>> Start

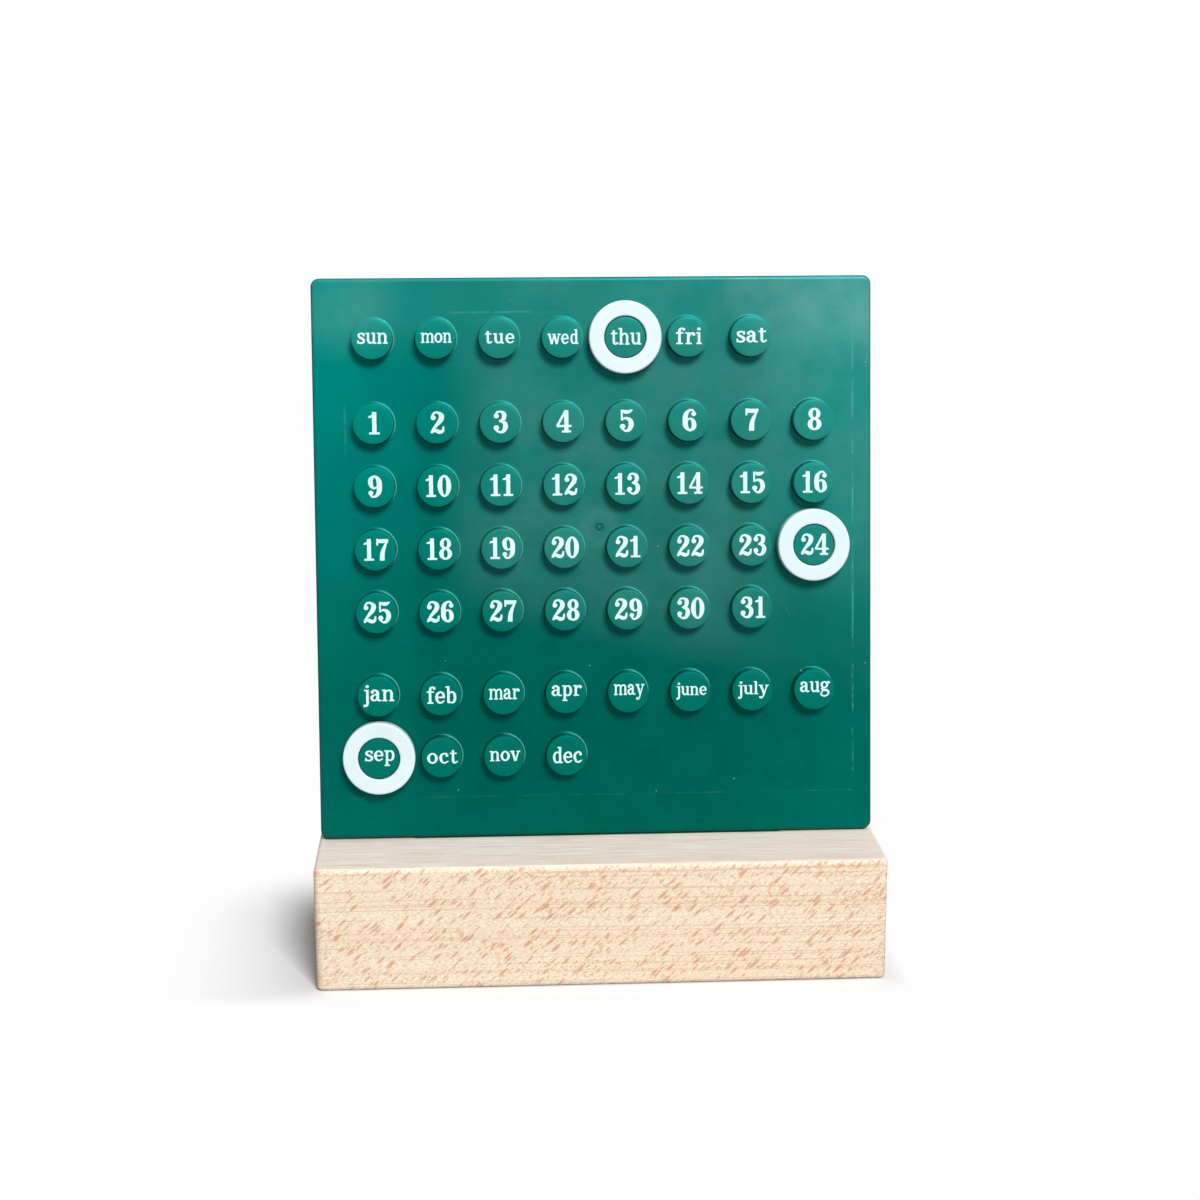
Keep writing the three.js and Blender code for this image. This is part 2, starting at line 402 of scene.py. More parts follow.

>> End
>> Start

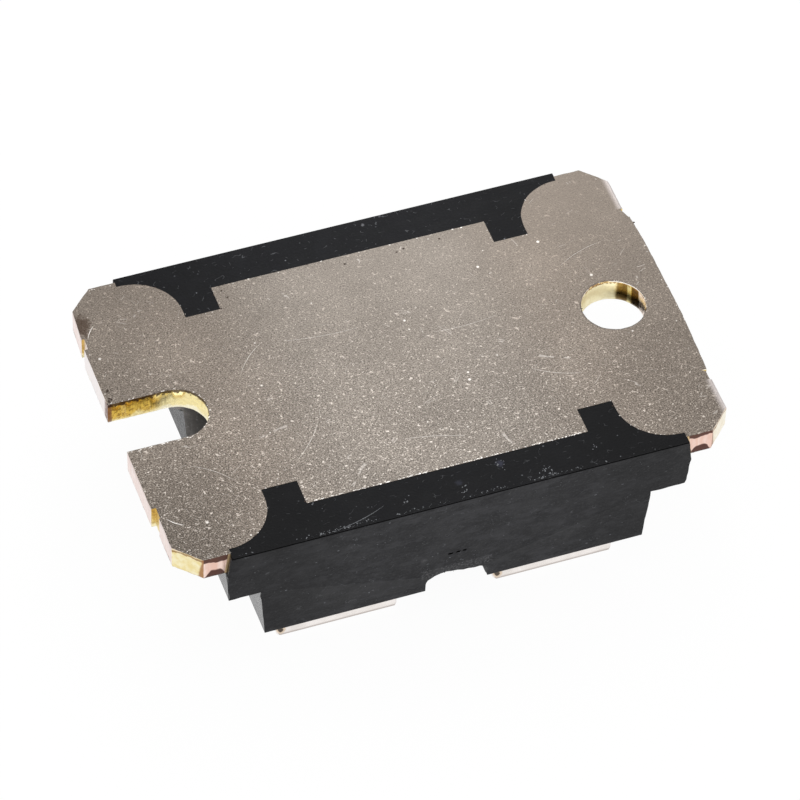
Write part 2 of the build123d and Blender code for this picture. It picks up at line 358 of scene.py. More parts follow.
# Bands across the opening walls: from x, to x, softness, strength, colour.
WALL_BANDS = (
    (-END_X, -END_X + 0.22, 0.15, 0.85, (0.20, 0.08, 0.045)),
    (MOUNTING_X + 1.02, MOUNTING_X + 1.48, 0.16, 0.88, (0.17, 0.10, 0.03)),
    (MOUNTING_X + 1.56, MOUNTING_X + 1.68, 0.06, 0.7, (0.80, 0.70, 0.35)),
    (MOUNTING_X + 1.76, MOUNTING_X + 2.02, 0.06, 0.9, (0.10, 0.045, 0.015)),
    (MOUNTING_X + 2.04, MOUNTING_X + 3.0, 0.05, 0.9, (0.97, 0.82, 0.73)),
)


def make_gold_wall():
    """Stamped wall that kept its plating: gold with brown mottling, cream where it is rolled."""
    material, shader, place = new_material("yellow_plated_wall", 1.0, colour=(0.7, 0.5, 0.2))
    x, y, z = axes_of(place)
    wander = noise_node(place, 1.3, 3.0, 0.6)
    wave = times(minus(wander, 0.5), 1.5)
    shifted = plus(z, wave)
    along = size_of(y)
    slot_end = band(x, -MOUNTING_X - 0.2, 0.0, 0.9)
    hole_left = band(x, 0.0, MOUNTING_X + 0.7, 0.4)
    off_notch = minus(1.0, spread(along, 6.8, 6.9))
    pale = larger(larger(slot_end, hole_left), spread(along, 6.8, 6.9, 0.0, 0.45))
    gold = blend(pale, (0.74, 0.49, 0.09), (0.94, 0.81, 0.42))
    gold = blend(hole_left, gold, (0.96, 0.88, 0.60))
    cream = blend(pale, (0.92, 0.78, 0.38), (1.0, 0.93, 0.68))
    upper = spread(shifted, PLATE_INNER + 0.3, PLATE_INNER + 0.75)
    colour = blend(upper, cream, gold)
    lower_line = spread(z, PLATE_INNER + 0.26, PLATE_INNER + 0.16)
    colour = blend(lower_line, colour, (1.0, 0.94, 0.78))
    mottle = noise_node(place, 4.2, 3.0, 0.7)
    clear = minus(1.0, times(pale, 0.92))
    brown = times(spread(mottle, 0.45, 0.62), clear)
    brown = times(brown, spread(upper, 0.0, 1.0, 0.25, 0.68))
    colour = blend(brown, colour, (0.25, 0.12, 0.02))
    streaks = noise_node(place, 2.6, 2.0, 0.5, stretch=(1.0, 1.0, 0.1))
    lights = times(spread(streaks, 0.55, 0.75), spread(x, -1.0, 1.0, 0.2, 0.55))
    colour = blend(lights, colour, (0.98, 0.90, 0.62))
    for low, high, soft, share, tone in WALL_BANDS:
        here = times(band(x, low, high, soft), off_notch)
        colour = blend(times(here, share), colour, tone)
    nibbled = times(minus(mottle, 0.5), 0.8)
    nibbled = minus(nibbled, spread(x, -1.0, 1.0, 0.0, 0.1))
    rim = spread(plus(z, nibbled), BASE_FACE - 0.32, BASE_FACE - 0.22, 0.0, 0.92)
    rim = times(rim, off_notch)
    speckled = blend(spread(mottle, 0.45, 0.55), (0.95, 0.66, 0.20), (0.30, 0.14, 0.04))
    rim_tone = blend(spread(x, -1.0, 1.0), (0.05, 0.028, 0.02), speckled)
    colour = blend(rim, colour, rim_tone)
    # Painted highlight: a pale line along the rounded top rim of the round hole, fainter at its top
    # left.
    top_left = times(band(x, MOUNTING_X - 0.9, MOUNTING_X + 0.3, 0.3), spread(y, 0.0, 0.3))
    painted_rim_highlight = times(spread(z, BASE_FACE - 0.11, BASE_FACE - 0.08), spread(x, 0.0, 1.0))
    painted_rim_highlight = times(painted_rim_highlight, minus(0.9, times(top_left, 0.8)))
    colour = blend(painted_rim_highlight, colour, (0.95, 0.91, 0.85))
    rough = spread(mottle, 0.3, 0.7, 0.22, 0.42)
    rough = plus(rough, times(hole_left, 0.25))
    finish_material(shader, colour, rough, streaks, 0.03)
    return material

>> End

Gather every line containing the word "parts" and copy it.

Keep writing the three.js and Blender code for this image. This is part 2, starting at line 402 of scene.py. More parts follow.
Write part 2 of the build123d and Blender code for this picture. It picks up at line 358 of scene.py. More parts follow.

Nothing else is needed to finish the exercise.